How to Apply for a Microloan
The general process of applying for a microloan is the same as if you applied for a traditional loan, but there are some additional steps. The Small Business Administration has a tool to help borrowers through the microfinance process, which includes the following steps:
1. Articulate Your Needs
The SBA has an online tool where you provide information about your business, which takes about five minutes.
2. Wait for a Lender Who Is Matched to Your Needs
Within two days, you can expect an email from a lender interested in working with you.
3. Talk to Lenders
Review all the financials of the loan you’re being offered, including rates, fees and terms.
4. Apply for the Loan
Once you’ve decided on a loan you like, you’ll submit a formal loan application, just as if you were applying for a traditional loan at a bank.
Before you actually apply for your loan, the SBA recommends you compile the following information and documentation:
- Business plan
- Amount of money you need
- Intended use of funds
- Credit history
- Financial projections
- Industry experience
The SBA partners with over 800 lenders nationwide. Whether you use the free assistance of the SBA or not, you’ll have to go through a similar process.
Related: 7 Best Business Lines of Credit
Pros and Cons of Microloans
Depending on the needs of an individual business, microloans can have both advantages and disadvantages. So you can better understand whether this is the right financial strategy for you, here’s a list of the benefits and drawbacks of microloans:
- Low interest rates
- Funding provided to companies and underserved communities with no other access to capital
- Nonprofit organizations included as lenders
- SBA can act as an intermediary in the process
- Need good personal finances to qualify
- Can be difficult to obtain if not in a targeted type of business
- Typical $50,000 cap might not be enough capital for some businesses
- Terms might be too short
- Might have to put up collateral or a personal guarantee
When exploring a microloan, compare the features, benefits and availability against more traditional small business loans to determine what is best for your particular business.
Beyond the American business community, microloans are used all over the world to fund the growth and development of individuals and small businesses. Grameen Bank was one of the first banks to develop and offer microloans, according to American Banker. The bank began by making microloans to female-run small businesses; the social community put pressure on one another to pay these loans back. Those loans helped these small businesses survive and thrive, as they had no other access to capital.

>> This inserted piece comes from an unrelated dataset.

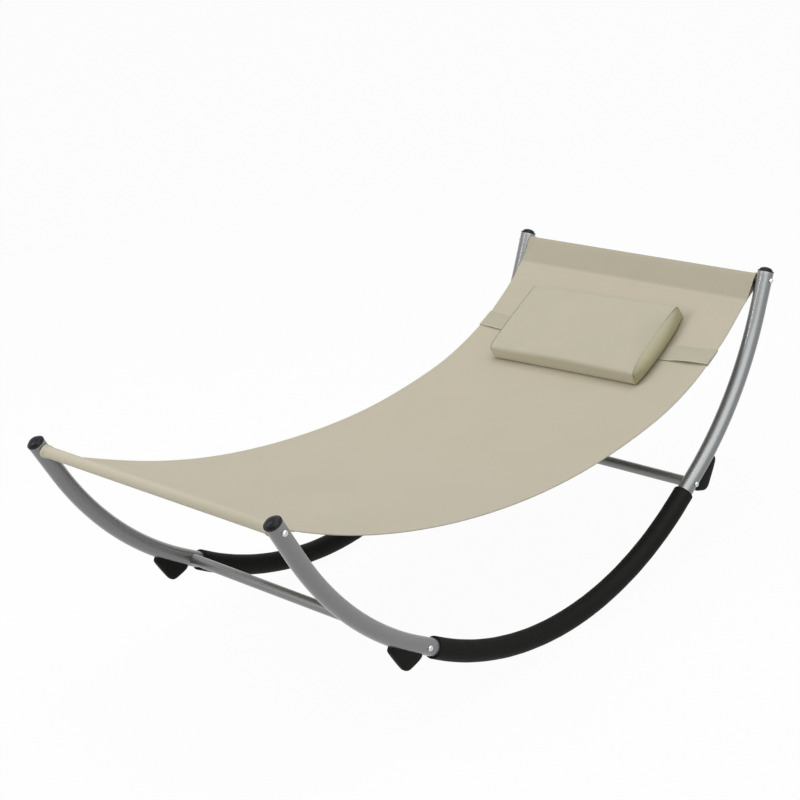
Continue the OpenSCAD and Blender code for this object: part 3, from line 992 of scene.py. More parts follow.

The same process lives on today, enhanced by technology. Smartphones and tablets now allow both borrowers and lenders from around the globe to connect, facilitating the transfer of capital. Artificial intelligence helps screen borrowers and protect against fraud, making the entire process safer. As the global microloan movement grows, both in terms of technological advancements and greater availability and options, borrowers are the ones who stand to benefit.